Objectif : verdir les process de production pour réduire l’empreinte carbone des unités industrielles, en particulier celles orientées vers l’export. Le programme «Tatwir Croissance verte», lancé en janvier 2021, s’inscrit également dans la même veine. Déployé à travers Maroc PME et l’Agence marocaine pour l’efficacité énergétique (AMEE), il vise à accompagner les TPME industrielles dans leurs démarches de développement de process et produits décarbonés et appuyer l’émergence de nouvelles filières industrielles vertes compétitives.
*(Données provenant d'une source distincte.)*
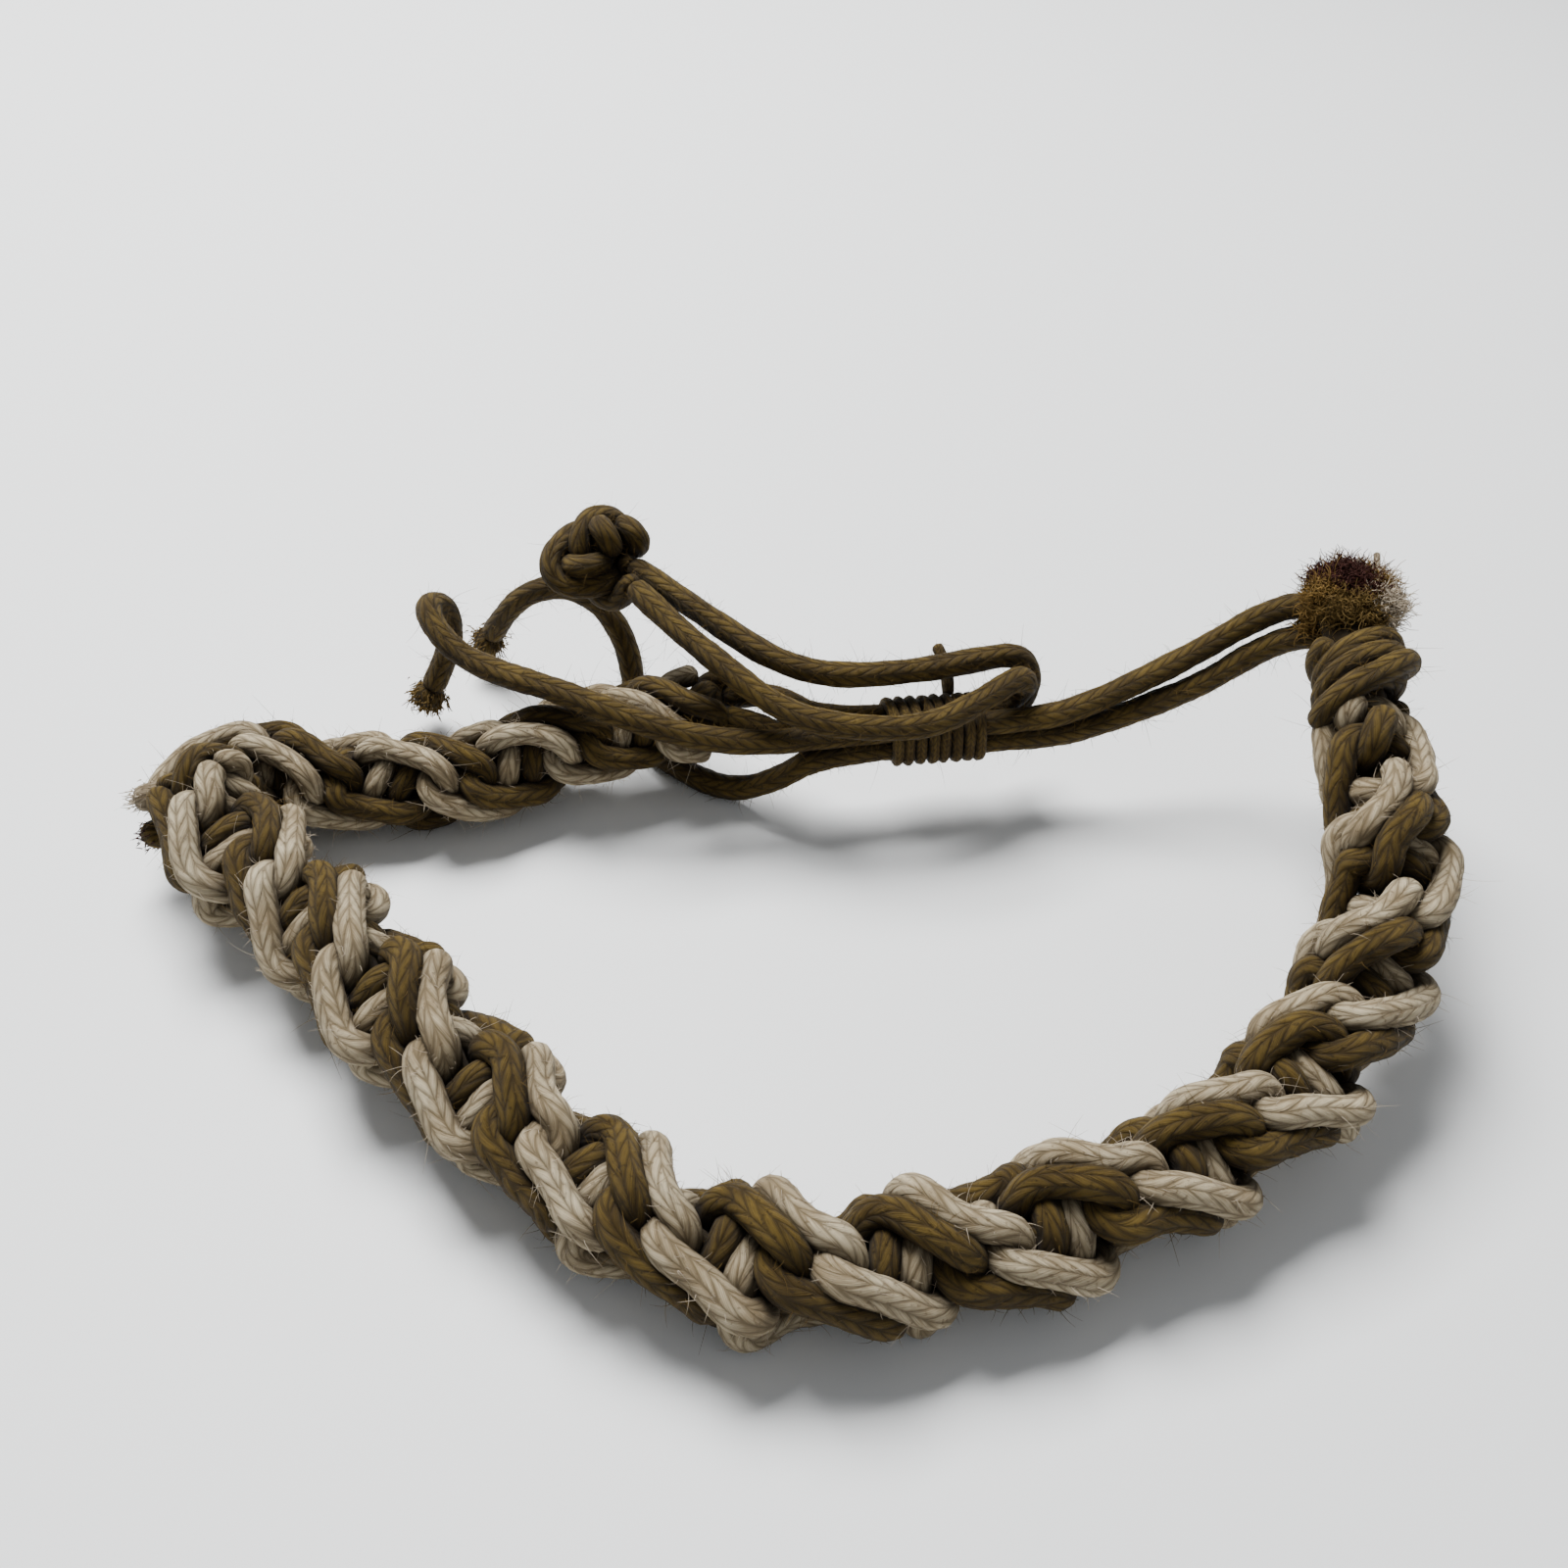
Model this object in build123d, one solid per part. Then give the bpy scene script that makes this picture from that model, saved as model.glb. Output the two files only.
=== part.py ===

Ce programme propose une offre intégrée portant sur le soutien à l’investissement, l’appui à l’innovation et à la créativité et le conseil et l’expertise pour la transformation verte des TPME industrielles. Bref, c’est dire que le Maroc, qui a l’ambition d’accroître la part des énergies renouvelables dans la capacité électrique à plus de 52% d'ici 2030, n’a pas attendu la mise en œuvre de la taxe carbone aux frontières de l’UE pour opérer la transition verte de son économie. Tout comme les pouvoirs publics, le secteur privé a très tôt pris la mesure des enjeux induits par la décarbonation industrielle. C’est le cas de Taqa Morocco, ou encore de la Sonasid.